What to produce
Reproduce exactly the lines of the material beneath, from the line that contains "ridge_cords()" to the line that contains "before = set(bpy.data.objects)", both included, and no other lines.
──────────────────────────────
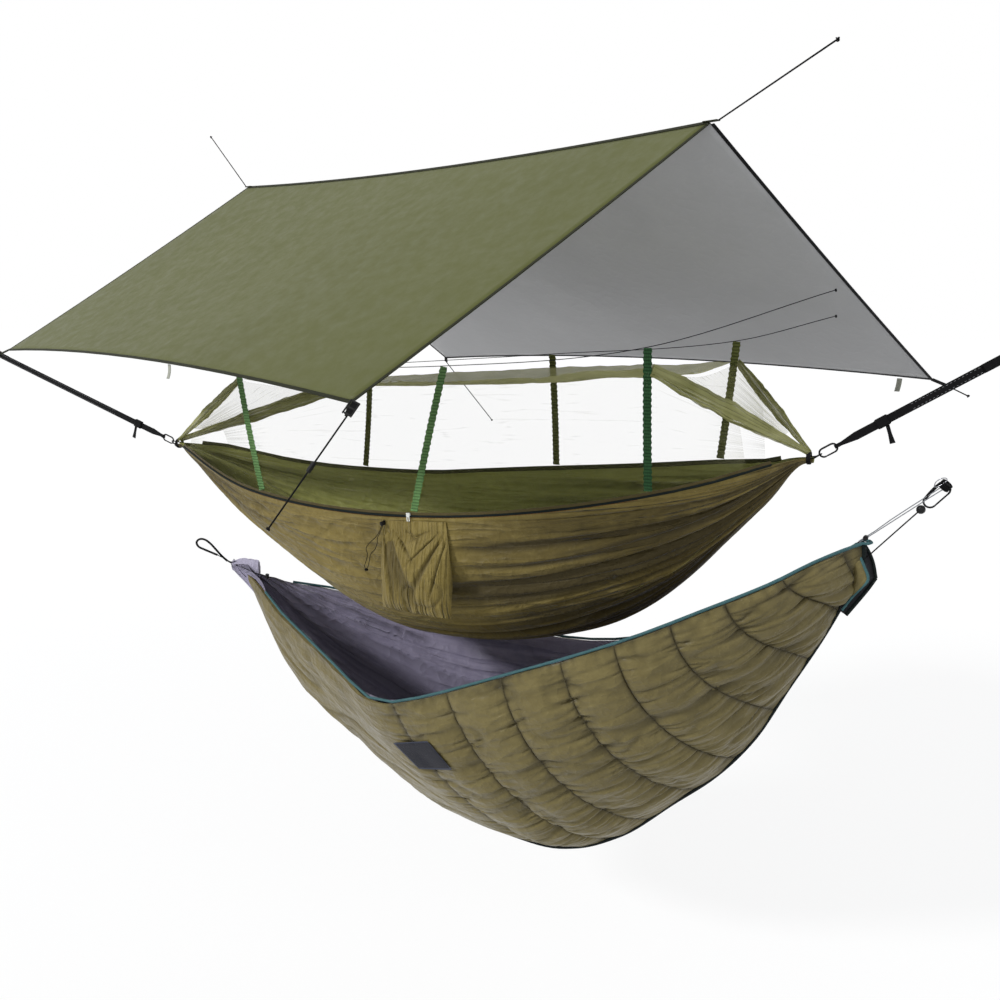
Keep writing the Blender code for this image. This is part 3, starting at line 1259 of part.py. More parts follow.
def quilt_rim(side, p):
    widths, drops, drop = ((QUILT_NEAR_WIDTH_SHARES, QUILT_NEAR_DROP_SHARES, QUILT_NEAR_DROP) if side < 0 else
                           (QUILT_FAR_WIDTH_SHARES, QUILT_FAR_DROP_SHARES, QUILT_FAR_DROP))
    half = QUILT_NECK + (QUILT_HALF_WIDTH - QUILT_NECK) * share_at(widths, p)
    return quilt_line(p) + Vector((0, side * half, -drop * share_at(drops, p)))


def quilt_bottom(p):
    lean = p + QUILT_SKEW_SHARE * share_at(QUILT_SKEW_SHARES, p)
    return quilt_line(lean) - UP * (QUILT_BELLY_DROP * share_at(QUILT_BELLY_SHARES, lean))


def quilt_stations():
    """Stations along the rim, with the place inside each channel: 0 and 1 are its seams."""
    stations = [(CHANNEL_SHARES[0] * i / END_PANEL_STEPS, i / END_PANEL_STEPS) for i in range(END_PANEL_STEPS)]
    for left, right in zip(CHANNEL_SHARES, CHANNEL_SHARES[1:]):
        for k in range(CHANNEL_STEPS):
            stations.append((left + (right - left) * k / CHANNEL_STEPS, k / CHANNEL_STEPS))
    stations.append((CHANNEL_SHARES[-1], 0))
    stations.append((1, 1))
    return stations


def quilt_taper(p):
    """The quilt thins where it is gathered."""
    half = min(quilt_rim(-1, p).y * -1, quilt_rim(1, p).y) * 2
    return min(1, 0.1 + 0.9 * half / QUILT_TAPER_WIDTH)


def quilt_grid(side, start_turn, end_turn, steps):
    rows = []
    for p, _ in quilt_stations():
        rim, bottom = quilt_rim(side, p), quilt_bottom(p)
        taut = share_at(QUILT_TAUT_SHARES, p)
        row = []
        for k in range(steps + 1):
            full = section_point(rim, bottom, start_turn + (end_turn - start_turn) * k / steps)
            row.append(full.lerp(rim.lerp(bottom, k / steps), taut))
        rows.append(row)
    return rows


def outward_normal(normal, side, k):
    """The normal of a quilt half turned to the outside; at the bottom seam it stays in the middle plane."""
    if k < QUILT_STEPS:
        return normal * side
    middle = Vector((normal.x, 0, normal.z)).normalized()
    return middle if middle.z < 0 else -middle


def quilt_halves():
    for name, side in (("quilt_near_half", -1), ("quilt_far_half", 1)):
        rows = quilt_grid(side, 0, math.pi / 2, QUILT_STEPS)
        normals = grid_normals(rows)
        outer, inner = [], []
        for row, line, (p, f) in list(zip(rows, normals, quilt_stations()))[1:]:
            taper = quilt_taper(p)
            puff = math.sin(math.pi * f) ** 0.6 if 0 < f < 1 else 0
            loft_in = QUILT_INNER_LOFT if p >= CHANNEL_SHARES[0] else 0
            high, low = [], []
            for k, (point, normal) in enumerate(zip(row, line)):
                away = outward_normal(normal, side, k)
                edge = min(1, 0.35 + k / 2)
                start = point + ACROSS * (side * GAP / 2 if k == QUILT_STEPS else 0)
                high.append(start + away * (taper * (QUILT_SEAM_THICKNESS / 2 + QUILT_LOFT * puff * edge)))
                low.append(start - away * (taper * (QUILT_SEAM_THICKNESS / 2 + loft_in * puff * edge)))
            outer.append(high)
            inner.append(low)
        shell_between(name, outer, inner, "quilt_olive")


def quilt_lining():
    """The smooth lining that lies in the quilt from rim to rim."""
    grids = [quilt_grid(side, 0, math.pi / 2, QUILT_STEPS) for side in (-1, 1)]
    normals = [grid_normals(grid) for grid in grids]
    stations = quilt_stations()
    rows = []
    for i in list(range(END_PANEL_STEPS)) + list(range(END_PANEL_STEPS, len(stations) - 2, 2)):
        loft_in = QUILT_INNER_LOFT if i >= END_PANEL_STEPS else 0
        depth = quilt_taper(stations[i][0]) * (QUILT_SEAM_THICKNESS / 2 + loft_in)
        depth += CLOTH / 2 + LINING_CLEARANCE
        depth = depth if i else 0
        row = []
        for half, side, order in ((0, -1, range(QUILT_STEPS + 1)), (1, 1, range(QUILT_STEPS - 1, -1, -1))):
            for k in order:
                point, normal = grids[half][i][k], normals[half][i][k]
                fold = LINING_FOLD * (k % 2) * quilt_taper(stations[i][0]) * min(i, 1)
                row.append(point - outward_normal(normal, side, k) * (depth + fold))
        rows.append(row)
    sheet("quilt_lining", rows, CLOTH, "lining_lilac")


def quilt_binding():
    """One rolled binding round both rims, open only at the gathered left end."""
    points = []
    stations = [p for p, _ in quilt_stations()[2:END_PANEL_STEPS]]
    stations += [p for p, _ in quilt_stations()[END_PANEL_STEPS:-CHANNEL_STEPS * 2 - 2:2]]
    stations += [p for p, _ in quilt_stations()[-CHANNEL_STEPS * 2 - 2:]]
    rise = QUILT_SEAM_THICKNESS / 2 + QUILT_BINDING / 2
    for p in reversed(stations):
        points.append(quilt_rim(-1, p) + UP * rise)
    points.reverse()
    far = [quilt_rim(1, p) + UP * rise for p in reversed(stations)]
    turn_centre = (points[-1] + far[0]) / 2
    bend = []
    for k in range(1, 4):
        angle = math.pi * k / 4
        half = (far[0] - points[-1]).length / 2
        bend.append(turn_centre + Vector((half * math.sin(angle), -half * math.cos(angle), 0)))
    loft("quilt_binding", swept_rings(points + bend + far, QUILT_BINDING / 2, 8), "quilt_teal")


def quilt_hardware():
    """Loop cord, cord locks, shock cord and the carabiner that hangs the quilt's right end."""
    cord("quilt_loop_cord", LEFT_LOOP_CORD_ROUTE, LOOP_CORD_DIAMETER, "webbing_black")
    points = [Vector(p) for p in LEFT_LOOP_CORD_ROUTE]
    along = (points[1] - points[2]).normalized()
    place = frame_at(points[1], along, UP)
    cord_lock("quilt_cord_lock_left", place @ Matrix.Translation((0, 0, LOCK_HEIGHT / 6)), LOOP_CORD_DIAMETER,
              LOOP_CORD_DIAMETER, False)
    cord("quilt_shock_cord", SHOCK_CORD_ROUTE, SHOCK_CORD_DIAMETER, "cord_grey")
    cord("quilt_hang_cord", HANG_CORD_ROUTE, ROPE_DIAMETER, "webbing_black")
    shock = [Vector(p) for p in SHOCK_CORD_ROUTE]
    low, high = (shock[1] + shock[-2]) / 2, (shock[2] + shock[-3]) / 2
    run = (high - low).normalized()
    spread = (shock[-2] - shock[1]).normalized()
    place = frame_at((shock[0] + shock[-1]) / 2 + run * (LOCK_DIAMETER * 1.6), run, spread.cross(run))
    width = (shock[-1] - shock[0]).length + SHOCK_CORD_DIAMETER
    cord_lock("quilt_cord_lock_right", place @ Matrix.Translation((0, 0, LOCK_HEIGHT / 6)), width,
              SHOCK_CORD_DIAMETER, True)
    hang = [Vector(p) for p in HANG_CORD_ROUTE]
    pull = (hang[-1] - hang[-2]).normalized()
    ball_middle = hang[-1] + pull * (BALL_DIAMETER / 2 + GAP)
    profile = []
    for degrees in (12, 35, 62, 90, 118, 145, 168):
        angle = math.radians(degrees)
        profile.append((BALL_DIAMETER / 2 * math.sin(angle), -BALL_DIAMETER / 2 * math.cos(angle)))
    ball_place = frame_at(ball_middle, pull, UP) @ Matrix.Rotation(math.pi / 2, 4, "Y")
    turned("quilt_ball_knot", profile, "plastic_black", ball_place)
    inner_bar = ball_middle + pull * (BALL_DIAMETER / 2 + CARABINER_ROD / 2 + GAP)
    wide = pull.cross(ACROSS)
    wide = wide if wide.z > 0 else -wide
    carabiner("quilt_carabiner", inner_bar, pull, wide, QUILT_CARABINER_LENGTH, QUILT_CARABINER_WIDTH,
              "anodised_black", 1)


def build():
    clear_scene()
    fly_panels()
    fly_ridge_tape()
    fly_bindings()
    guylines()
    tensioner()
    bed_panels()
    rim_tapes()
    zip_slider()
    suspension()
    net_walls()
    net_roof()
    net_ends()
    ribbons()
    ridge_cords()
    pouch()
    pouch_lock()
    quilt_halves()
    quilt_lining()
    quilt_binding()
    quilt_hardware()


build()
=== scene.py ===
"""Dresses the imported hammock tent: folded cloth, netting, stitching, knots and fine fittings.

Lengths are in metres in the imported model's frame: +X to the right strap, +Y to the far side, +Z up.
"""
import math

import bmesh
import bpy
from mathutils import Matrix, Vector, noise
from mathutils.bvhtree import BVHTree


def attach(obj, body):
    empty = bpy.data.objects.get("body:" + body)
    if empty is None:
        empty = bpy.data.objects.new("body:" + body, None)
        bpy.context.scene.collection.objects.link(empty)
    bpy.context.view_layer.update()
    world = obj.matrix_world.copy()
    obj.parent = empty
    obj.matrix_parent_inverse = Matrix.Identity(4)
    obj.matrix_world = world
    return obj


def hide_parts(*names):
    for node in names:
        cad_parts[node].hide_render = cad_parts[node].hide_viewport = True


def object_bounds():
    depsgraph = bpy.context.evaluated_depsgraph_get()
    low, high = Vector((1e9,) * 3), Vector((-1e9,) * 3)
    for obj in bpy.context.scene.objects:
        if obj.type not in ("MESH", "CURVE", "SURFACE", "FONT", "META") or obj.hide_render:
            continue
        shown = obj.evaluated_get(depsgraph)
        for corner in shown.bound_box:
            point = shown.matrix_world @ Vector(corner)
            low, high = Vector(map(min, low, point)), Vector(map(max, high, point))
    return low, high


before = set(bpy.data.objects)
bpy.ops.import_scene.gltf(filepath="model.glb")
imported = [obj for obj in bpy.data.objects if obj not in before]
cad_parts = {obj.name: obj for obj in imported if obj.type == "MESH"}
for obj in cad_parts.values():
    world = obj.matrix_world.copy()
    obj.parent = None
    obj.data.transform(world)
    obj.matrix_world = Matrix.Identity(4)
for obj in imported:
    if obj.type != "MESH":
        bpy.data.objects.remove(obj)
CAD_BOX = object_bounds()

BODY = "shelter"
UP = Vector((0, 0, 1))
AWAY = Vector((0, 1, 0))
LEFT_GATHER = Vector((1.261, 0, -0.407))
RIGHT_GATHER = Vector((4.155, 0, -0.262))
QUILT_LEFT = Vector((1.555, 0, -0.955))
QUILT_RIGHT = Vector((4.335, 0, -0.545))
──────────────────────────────
Final answer
    ridge_cords()
    pouch()
    pouch_lock()
    quilt_halves()
    quilt_lining()
    quilt_binding()
    quilt_hardware()


build()
=== scene.py ===
"""Dresses the imported hammock tent: folded cloth, netting, stitching, knots and fine fittings.

Lengths are in metres in the imported model's frame: +X to the right strap, +Y to the far side, +Z up.
"""
import math

import bmesh
import bpy
from mathutils import Matrix, Vector, noise
from mathutils.bvhtree import BVHTree


def attach(obj, body):
    empty = bpy.data.objects.get("body:" + body)
    if empty is None:
        empty = bpy.data.objects.new("body:" + body, None)
        bpy.context.scene.collection.objects.link(empty)
    bpy.context.view_layer.update()
    world = obj.matrix_world.copy()
    obj.parent = empty
    obj.matrix_parent_inverse = Matrix.Identity(4)
    obj.matrix_world = world
    return obj


def hide_parts(*names):
    for node in names:
        cad_parts[node].hide_render = cad_parts[node].hide_viewport = True


def object_bounds():
    depsgraph = bpy.context.evaluated_depsgraph_get()
    low, high = Vector((1e9,) * 3), Vector((-1e9,) * 3)
    for obj in bpy.context.scene.objects:
        if obj.type not in ("MESH", "CURVE", "SURFACE", "FONT", "META") or obj.hide_render:
            continue
        shown = obj.evaluated_get(depsgraph)
        for corner in shown.bound_box:
            point = shown.matrix_world @ Vector(corner)
            low, high = Vector(map(min, low, point)), Vector(map(max, high, point))
    return low, high


before = set(bpy.data.objects)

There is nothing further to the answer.